In my mind I have a picture that I took two years ago today of my late, beloved Oscar, trotting off happily in front of me into the woods in his park. He had been a little under the weather of late with pancreatitis that grumbled from time to time after his emergency operation in Hong Kong a few months previously, just before he’d flown home. He huffed and spluttered a bit, too, through possible laryngeal paralysis. No-one really wanted to investigate that because it was thought too invasive for a dog of such a great age.

On this day I took him out without his buggy and he was strong enough to trundle the 4km around the park, finally descending on a wodge of used tissues that someone had thoughtlessly discarded. I’m sure Oscar picked up tissues to taunt me, because he knew I hated him eating them. He’d hold my eyes with his steady gaze while devouring them, bit by bit. On this day we had a battle of wills: he held the filthy wad between his teeth and would not let go, finally swallowing it.
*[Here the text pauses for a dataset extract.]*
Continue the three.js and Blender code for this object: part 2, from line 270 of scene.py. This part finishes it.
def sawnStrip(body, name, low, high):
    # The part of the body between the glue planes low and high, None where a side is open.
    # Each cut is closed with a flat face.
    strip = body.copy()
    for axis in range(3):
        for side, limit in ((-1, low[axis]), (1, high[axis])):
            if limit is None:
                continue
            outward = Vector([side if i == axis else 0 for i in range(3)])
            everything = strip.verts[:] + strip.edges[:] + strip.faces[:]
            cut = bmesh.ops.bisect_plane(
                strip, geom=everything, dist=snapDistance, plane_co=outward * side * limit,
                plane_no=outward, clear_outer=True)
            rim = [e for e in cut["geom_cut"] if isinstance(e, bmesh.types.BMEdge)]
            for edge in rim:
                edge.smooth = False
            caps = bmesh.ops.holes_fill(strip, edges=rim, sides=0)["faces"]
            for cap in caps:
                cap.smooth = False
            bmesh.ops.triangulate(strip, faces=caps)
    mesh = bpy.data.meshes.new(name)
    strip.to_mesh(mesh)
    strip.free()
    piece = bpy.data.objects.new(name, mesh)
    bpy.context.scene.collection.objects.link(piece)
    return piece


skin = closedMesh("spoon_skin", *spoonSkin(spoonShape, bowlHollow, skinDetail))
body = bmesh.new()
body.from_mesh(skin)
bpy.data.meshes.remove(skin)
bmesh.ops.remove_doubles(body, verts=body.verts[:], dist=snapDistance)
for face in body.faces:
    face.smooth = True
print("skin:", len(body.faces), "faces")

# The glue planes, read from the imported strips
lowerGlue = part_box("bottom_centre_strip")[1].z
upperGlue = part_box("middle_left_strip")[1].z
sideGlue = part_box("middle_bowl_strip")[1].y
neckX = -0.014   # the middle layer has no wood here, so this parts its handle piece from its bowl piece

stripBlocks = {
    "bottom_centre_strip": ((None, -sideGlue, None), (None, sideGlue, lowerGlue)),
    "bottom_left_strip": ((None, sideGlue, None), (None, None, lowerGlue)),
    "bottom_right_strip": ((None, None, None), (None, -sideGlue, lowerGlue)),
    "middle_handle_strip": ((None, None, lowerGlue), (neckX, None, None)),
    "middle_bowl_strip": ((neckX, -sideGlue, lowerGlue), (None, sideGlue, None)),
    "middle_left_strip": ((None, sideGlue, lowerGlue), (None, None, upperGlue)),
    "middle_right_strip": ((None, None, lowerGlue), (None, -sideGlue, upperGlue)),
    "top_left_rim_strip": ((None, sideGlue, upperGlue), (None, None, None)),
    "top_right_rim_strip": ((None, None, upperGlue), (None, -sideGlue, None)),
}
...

The previous night he’d vomited a lot and I’d arranged a vet appointment for the afternoon, but the walk lifted his spirits, as usual. A flatcoat who had reached such a venerable age was revered at the vet’s and he trotted happily in to the consulting room, his tail wagging all the time he was examined. The vet told me that it was probably a good idea not to offer him any food and see if he regained his appetite in the morning, with the possibility of bringing him in again for rehydration the next morning if necessary.

Of course not feeding him that night meant that he would not take the powder to loosen the fluid on his lungs, and he lay in his woollen bed coughing. Worried, we sat with him and even Raffles watched over him, with obvious concern.
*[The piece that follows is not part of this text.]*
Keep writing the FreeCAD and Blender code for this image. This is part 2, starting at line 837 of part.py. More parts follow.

John came down to him during the night as he was coughing, but managed to settle him. The next morning I found him lying on the kitchen floor, unable to reach his water bowl, unable to move.

I still don’t know how I summoned the strength to drag Oscar’s inert weight out of the house and up into the boot of the car. At one stage I let go of him and he slumped onto the pile of shoes in the hall. I apologised profusely as he gazed at me and told him that the vet would make him better. When we arrived I opened the boot and he lifted his head, his trusting eyes meeting mine. I assured him that he’d feel better soon and at this stage I really believed that a little hydration would revive him.

By this stage it was thought kinder not to interfere and by 10am he was no longer with us, sedated and passing into peace. I stroked his beautiful soft face and told him how much we loved him and wished him safe travels and he was gone.

And I can honestly say that I have never known grief like it. I was absolutely beset with sadness. Floored and unable to function for days. You can explain the magic of dogs forever to people who have never felt it, but they’ll never understand it.

I loved Oscar with all my heart and I still miss him dreadfully. It turns out that I could not find the picture that’s so clear in my mind so maybe it does only exist in my head. But I took this one above today as a reminder. It doesn’t contain Oscar though, as he lives in my heart.